As water reuse expands, proponents battle the ‘yuck’ factor
As drought and climate change threaten water supplies, municipalities around the country are ramping up water reuse efforts. But they have to overcome the “yuk” factor.
Many forms of water reuse have long been routine. Water from yard sprinklers, for example, soaks into the groundwater. Or, if it is processed in a treatment plant, it goes into a river or lake, where it’s used again. Municipalities and others often treat a form of wastewater known as gray water to use for irrigation.
But in the world of water reuse, the gold standard is known as direct potable reuse — cleaning wastewater, including sewage, to drinking water standards.
With DPR systems, the water from showers, sinks, and toilets first goes to a conventional treatment plant, where it is disinfected with chemicals and aeration.
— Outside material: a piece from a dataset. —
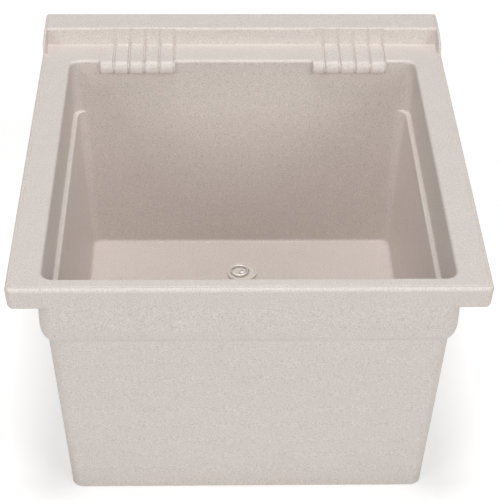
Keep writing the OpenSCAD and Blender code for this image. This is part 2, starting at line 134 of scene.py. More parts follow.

Then it gets a second scrubbing in a multistage process that first uses a bioreactor to break down nitrogen compounds, then employs microfiltration to clean out particles and reverse osmosis to remove viruses, bacteria, and salts. Finally, hydrogen peroxide is added and the water goes through an ultraviolet light processing, which is supposed to kill any contaminants that are left.
Experts say the water that emerges at the end of this process is so clean it has no taste, and that minerals must be added to give the water flavor. It’s also free of a little-known health hazard; chlorine, often used to disinfect conventional water, can react with organic material in the water to create chloroform, exposure to which can cause negative health effects.